Every line must be returned precisely as it is written.
==================================================
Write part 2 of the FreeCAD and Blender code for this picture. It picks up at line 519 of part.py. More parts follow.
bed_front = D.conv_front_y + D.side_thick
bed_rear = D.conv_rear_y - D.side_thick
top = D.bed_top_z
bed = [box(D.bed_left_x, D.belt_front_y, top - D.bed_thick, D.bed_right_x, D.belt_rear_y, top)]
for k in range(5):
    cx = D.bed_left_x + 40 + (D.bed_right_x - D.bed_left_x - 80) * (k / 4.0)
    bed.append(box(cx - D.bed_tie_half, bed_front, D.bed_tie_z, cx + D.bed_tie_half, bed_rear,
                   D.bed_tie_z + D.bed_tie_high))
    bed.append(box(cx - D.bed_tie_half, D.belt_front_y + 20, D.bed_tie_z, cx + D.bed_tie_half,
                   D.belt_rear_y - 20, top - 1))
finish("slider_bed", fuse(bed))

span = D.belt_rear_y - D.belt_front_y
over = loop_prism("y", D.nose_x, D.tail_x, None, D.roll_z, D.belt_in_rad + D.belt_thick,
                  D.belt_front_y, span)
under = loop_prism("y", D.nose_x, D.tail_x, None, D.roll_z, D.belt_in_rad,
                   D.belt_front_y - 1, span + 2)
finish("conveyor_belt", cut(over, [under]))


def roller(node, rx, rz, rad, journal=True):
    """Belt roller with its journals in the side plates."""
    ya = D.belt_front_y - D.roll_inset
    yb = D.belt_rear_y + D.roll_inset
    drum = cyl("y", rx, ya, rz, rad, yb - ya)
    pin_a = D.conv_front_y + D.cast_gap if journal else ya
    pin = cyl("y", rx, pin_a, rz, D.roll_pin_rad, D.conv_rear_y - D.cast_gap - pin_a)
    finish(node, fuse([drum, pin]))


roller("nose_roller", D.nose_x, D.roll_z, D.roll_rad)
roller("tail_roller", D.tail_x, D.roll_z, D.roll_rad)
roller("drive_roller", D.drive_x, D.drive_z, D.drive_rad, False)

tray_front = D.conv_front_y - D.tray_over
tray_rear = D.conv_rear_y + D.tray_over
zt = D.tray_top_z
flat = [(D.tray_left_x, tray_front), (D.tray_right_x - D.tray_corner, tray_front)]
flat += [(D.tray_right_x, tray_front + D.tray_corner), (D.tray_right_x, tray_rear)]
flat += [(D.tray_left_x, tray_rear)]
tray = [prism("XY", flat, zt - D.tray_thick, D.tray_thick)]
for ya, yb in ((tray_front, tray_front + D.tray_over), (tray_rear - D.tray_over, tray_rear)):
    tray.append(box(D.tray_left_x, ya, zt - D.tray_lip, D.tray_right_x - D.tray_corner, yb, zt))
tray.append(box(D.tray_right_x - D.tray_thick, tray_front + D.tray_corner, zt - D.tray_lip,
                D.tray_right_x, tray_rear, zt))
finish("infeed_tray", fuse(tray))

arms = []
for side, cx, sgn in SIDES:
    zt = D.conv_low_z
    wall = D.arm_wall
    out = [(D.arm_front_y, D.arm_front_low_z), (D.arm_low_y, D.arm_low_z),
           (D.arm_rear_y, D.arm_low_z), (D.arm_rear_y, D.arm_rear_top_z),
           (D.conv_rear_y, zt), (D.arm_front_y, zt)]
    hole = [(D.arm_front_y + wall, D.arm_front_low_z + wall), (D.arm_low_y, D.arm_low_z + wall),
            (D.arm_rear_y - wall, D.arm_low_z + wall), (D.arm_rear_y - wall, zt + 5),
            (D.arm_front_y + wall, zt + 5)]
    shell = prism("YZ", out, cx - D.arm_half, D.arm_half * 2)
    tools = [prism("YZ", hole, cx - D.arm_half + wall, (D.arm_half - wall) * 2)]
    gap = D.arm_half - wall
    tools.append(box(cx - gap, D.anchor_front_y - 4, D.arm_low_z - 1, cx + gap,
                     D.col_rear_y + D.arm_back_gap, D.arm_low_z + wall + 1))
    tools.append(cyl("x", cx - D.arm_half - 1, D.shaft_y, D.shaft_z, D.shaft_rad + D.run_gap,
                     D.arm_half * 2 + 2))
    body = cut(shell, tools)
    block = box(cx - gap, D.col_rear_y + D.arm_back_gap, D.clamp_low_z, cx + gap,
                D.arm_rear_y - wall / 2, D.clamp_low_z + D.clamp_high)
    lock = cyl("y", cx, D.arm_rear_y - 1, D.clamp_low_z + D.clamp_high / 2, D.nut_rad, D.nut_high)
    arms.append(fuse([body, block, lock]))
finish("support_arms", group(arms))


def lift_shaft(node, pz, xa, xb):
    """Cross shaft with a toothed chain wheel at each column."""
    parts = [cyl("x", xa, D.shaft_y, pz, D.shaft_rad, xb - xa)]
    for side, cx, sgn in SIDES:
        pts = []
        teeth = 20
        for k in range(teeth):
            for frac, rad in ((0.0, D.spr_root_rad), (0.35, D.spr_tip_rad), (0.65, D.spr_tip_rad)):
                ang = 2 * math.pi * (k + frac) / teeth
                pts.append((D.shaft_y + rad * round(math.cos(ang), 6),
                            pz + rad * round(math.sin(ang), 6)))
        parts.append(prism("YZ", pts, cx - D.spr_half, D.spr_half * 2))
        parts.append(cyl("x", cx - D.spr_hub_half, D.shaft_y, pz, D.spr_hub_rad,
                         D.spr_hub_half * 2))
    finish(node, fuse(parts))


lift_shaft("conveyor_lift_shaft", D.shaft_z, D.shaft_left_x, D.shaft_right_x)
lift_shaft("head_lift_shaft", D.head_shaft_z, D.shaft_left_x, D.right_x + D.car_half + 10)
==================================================
Full answer -
Write part 2 of the FreeCAD and Blender code for this picture. It picks up at line 519 of part.py. More parts follow.
bed_front = D.conv_front_y + D.side_thick
bed_rear = D.conv_rear_y - D.side_thick
top = D.bed_top_z
bed = [box(D.bed_left_x, D.belt_front_y, top - D.bed_thick, D.bed_right_x, D.belt_rear_y, top)]
for k in range(5):
    cx = D.bed_left_x + 40 + (D.bed_right_x - D.bed_left_x - 80) * (k / 4.0)
    bed.append(box(cx - D.bed_tie_half, bed_front, D.bed_tie_z, cx + D.bed_tie_half, bed_rear,
                   D.bed_tie_z + D.bed_tie_high))
    bed.append(box(cx - D.bed_tie_half, D.belt_front_y + 20, D.bed_tie_z, cx + D.bed_tie_half,
                   D.belt_rear_y - 20, top - 1))
finish("slider_bed", fuse(bed))

span = D.belt_rear_y - D.belt_front_y
over = loop_prism("y", D.nose_x, D.tail_x, None, D.roll_z, D.belt_in_rad + D.belt_thick,
                  D.belt_front_y, span)
under = loop_prism("y", D.nose_x, D.tail_x, None, D.roll_z, D.belt_in_rad,
                   D.belt_front_y - 1, span + 2)
finish("conveyor_belt", cut(over, [under]))


def roller(node, rx, rz, rad, journal=True):
    """Belt roller with its journals in the side plates."""
    ya = D.belt_front_y - D.roll_inset
    yb = D.belt_rear_y + D.roll_inset
    drum = cyl("y", rx, ya, rz, rad, yb - ya)
    pin_a = D.conv_front_y + D.cast_gap if journal else ya
    pin = cyl("y", rx, pin_a, rz, D.roll_pin_rad, D.conv_rear_y - D.cast_gap - pin_a)
    finish(node, fuse([drum, pin]))


roller("nose_roller", D.nose_x, D.roll_z, D.roll_rad)
roller("tail_roller", D.tail_x, D.roll_z, D.roll_rad)
roller("drive_roller", D.drive_x, D.drive_z, D.drive_rad, False)

tray_front = D.conv_front_y - D.tray_over
tray_rear = D.conv_rear_y + D.tray_over
zt = D.tray_top_z
flat = [(D.tray_left_x, tray_front), (D.tray_right_x - D.tray_corner, tray_front)]
flat += [(D.tray_right_x, tray_front + D.tray_corner), (D.tray_right_x, tray_rear)]
flat += [(D.tray_left_x, tray_rear)]
tray = [prism("XY", flat, zt - D.tray_thick, D.tray_thick)]
for ya, yb in ((tray_front, tray_front + D.tray_over), (tray_rear - D.tray_over, tray_rear)):
    tray.append(box(D.tray_left_x, ya, zt - D.tray_lip, D.tray_right_x - D.tray_corner, yb, zt))
tray.append(box(D.tray_right_x - D.tray_thick, tray_front + D.tray_corner, zt - D.tray_lip,
                D.tray_right_x, tray_rear, zt))
finish("infeed_tray", fuse(tray))

arms = []
for side, cx, sgn in SIDES:
    zt = D.conv_low_z
    wall = D.arm_wall
    out = [(D.arm_front_y, D.arm_front_low_z), (D.arm_low_y, D.arm_low_z),
           (D.arm_rear_y, D.arm_low_z), (D.arm_rear_y, D.arm_rear_top_z),
           (D.conv_rear_y, zt), (D.arm_front_y, zt)]
    hole = [(D.arm_front_y + wall, D.arm_front_low_z + wall), (D.arm_low_y, D.arm_low_z + wall),
            (D.arm_rear_y - wall, D.arm_low_z + wall), (D.arm_rear_y - wall, zt + 5),
            (D.arm_front_y + wall, zt + 5)]
    shell = prism("YZ", out, cx - D.arm_half, D.arm_half * 2)
    tools = [prism("YZ", hole, cx - D.arm_half + wall, (D.arm_half - wall) * 2)]
    gap = D.arm_half - wall
    tools.append(box(cx - gap, D.anchor_front_y - 4, D.arm_low_z - 1, cx + gap,
                     D.col_rear_y + D.arm_back_gap, D.arm_low_z + wall + 1))
    tools.append(cyl("x", cx - D.arm_half - 1, D.shaft_y, D.shaft_z, D.shaft_rad + D.run_gap,
                     D.arm_half * 2 + 2))
    body = cut(shell, tools)
    block = box(cx - gap, D.col_rear_y + D.arm_back_gap, D.clamp_low_z, cx + gap,
                D.arm_rear_y - wall / 2, D.clamp_low_z + D.clamp_high)
    lock = cyl("y", cx, D.arm_rear_y - 1, D.clamp_low_z + D.clamp_high / 2, D.nut_rad, D.nut_high)
    arms.append(fuse([body, block, lock]))
finish("support_arms", group(arms))


def lift_shaft(node, pz, xa, xb):
    """Cross shaft with a toothed chain wheel at each column."""
    parts = [cyl("x", xa, D.shaft_y, pz, D.shaft_rad, xb - xa)]
    for side, cx, sgn in SIDES:
        pts = []
        teeth = 20
        for k in range(teeth):
            for frac, rad in ((0.0, D.spr_root_rad), (0.35, D.spr_tip_rad), (0.65, D.spr_tip_rad)):
                ang = 2 * math.pi * (k + frac) / teeth
                pts.append((D.shaft_y + rad * round(math.cos(ang), 6),
                            pz + rad * round(math.sin(ang), 6)))
        parts.append(prism("YZ", pts, cx - D.spr_half, D.spr_half * 2))
        parts.append(cyl("x", cx - D.spr_hub_half, D.shaft_y, pz, D.spr_hub_rad,
                         D.spr_hub_half * 2))
    finish(node, fuse(parts))


lift_shaft("conveyor_lift_shaft", D.shaft_z, D.shaft_left_x, D.shaft_right_x)
lift_shaft("head_lift_shaft", D.head_shaft_z, D.shaft_left_x, D.right_x + D.car_half + 10)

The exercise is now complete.